In order to validate a classical correlation between Alice and Bob's results based on the concept of "elements of reality", it is necessary to determine a set of instructions for the detectors that is in agreement with the highlighted results shown above. Unfortunately this is impossible; there is no way to assign definite eigenvalues (+1 or -1) to each of the nine panels of the measurement grid that satisfy these results.

This contradiction shows that there is no solution to our puzzle based on instruction sets. A willingness to accept the notion of instruction sets (or "elements of reality") to begin with, followed by the recognition that they cannot provide a solution to our puzzle, amounts to an informal appreciation of the central point of Bell's theorem. P. K. Aravind, AJP 72, 1305 (2004).

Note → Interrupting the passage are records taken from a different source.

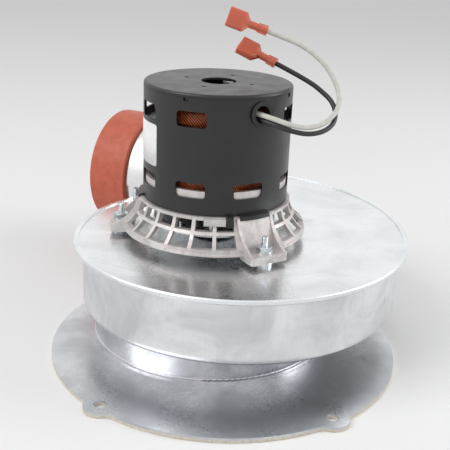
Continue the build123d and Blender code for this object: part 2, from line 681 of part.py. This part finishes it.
def rotor_end_rings():
    ring = tube(END_RING_R, END_RING_R - 6.0, 0, END_RING_H)
    ring = chamfer(ring.edges().group_by(Axis.Z)[-1], 1.0)
    return [motor * Pos(0, 0, STACK_TOP) * ring, motor * Pos(0, 0, STACK_Z) * Rot(180, 0, 0) * ring]


def thrust_washers():
    low = LOWER_BEARING_Z + BEARING_L + 0.3
    return [motor * tube(6.2, SHAFT_R + SLIP, low + i * 1.1, 1.0) for i in range(2)]


def cooling_fan():
    """Small paddle fan that draws air down through the motor and out of the cage."""
    disc = tube(COOLING_R, COOLING_HUB_R - 1, 0, 1.4) + rod(COOLING_HUB_R, 0, COOLING_H)
    blade = make_face(Polyline((COOLING_HUB_R - 1, 0), (COOLING_R - 1, 0), (COOLING_R - 1, COOLING_H - 3),
                               (COOLING_R - 8, COOLING_H), (COOLING_HUB_R - 1, COOLING_H), close=True))
    blade = extrude(Plane.XZ * blade, 0.7, both=True)
    fan = disc + around(blade, COOLING_BLADES) - rod(SHAFT_R + SLIP, -1, COOLING_H + 2)
    return motor * Pos(0, 0, COOLING_Z) * fan


def wheel_ring():
    return motor * tube(WHEEL_R, WHEEL_RING_BORE_R, WHEEL_Z, WHEEL_RING_T)


def wheel_backplate():
    return motor * tube(WHEEL_R, WHEEL_HUB_R - 3, WHEEL_TOP, WHEEL_RING_T)


def wheel_blades():
    """Forward-curved blades between the ring and the backplate."""
    depth = WHEEL_R - 0.6 - BLADE_INNER_R
    arc = RadiusArc((BLADE_INNER_R, 0), (BLADE_INNER_R + depth, 3.4), BLADE_CURVE_R)
    section = trace(arc, line_width=BLADE_T)
    blade = Pos(0, 0, WHEEL_Z + WHEEL_RING_T) * extrude(section, BLADE_H)
    return [motor * copy for copy in around(blade, BLADES)]


def wheel_hub():
    """Turned boss riveted to the backplate."""
    low = WHEEL_TOP - WHEEL_HUB_H
    hub = rod(WHEEL_HUB_R, low, WHEEL_HUB_H) + tube(WHEEL_HUB_R - 3 - SLIP, 0.01, WHEEL_TOP - 1, WHEEL_RING_T + 2.2)
    hub += tube(WHEEL_HUB_R - 1, SHAFT_R, WHEEL_TOP + WHEEL_RING_T, 1.2)
    hub -= rod(SHAFT_R + SLIP, low - 1, WHEEL_HUB_H + 10)
    return motor * (hub - set_screw_bar(SCREW_R + SLIP, WHEEL_HUB_R + 1))


def set_screw_bar(radius, length):
    bar = extrude(Plane.YZ * Circle(radius), length)
    return Pos(0, 0, WHEEL_TOP - WHEEL_HUB_H / 2) * bar


def set_screw():
    bar = set_screw_bar(SCREW_R, WHEEL_HUB_R + 0.4) - rod(SHAFT_R + SLIP, 0, 100)
    socket = Pos(WHEEL_HUB_R - 1.6, 0, WHEEL_TOP - WHEEL_HUB_H / 2)
    socket *= extrude(Plane.YZ * RegularPolygon(1.0, 6), 5)
    return motor * (bar - socket)


def shaft_seal():
    """Disc seal on the plate, round the shaft with running clearance."""
    seal = tube(SHAFT_HOLE_R + 4, SHAFT_R + 0.35, PLATE_TOP, 1.6)
    seal += tube(SHAFT_HOLE_R - 0.1, SHAFT_R + 0.35, PAN_TOP, 1.2)
    return motor * seal


# ================================================================ leads and terminals
def route_radii(points):
    """The largest arc that each corner's two runs allow."""
    radii = []
    for before, here, after in zip(points, points[1:], points[2:]):
        run_in, run_out = Vector(here) - Vector(before), Vector(after) - Vector(here)
        turn = radians(run_in.get_angle(run_out))
        radii.append(0.45 * min(run_in.length, run_out.length) / tan(turn / 2))
    return radii


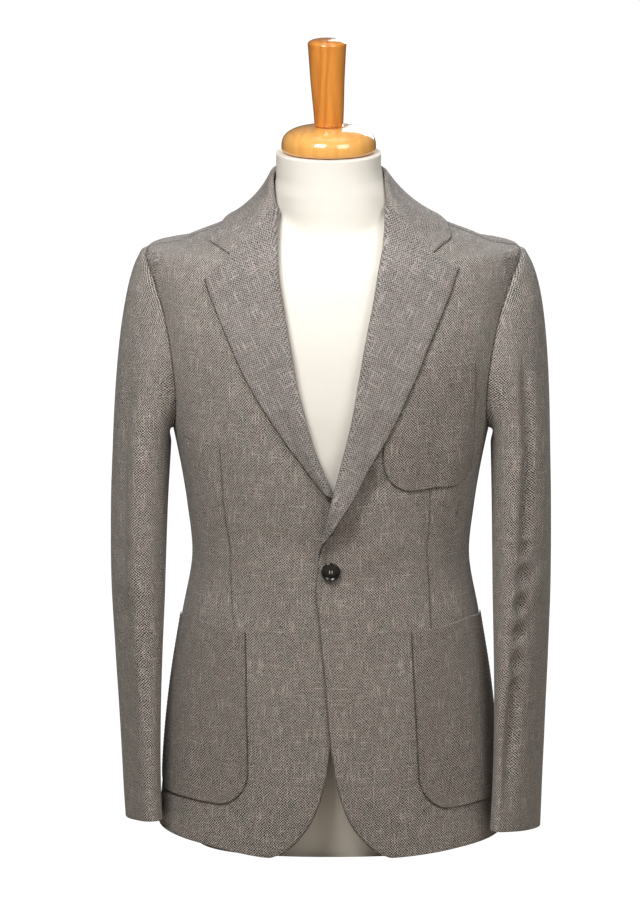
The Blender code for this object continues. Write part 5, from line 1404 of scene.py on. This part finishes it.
def horn_finish():
    """Dark polished horn with faint brown clouds and fine turning marks."""
    made, p = new_finish("polished dark horn")
    place = p.own_place()
    cloud = p.noise(p.stretched(place, 90.0, 90.0), 1.0, 4.0, 0.6)
    streak = p.noise(p.stretched(place, 420.0, 420.0, 60.0), 1.0)
    tone = p.sum(p.times(cloud, 0.7), p.times(streak, 0.3))
    colour = p.blend(p.between(tone, 0.35, 0.70), (0.0022, 0.0016, 0.0013, 1), (0.0095, 0.0060, 0.0045, 1))
    fine = p.noise(place, 2600.0, 2.0)
    coat = {"Coat Weight": 0.60, "Coat Roughness": 0.05}
    p.finish(colour, p.between(fine, 0.3, 0.7, 0.16, 0.26), p.bump(fine, 0.06, 0.0003), coat)
    return made


def thread_finish(name, dark, light):
    """Twisted sewing thread."""
    made, p = new_finish(name)
    twist = p.noise(p.own_place(), 3200.0, 1.0)
    colour = p.blend(p.between(twist, 0.35, 0.65), dark, light)
    p.finish(colour, p.between(twist, 0.3, 0.7, 0.55, 0.75), p.bump(twist, 0.5, 0.0002))
    return made


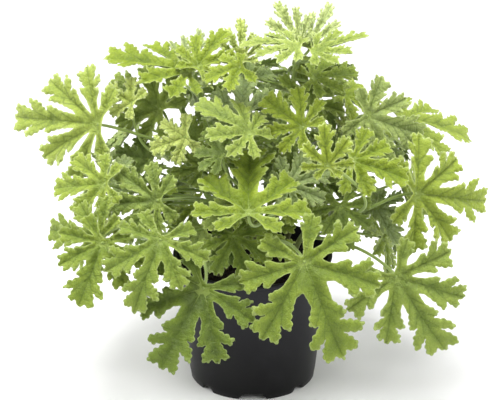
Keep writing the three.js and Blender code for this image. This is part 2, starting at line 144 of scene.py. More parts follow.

On the basis of this gedanken experiment we must reject the position that quantum entities, quons (thank you Nick Herbert), have well-defined properties independent of measurement; in other words, that measurement simply reveals a preexisting state. Quantum entanglement is, as Schrödinger noted in 1935, "...the essential trait of the new theory, the one which forces a complete departure from all classical concepts."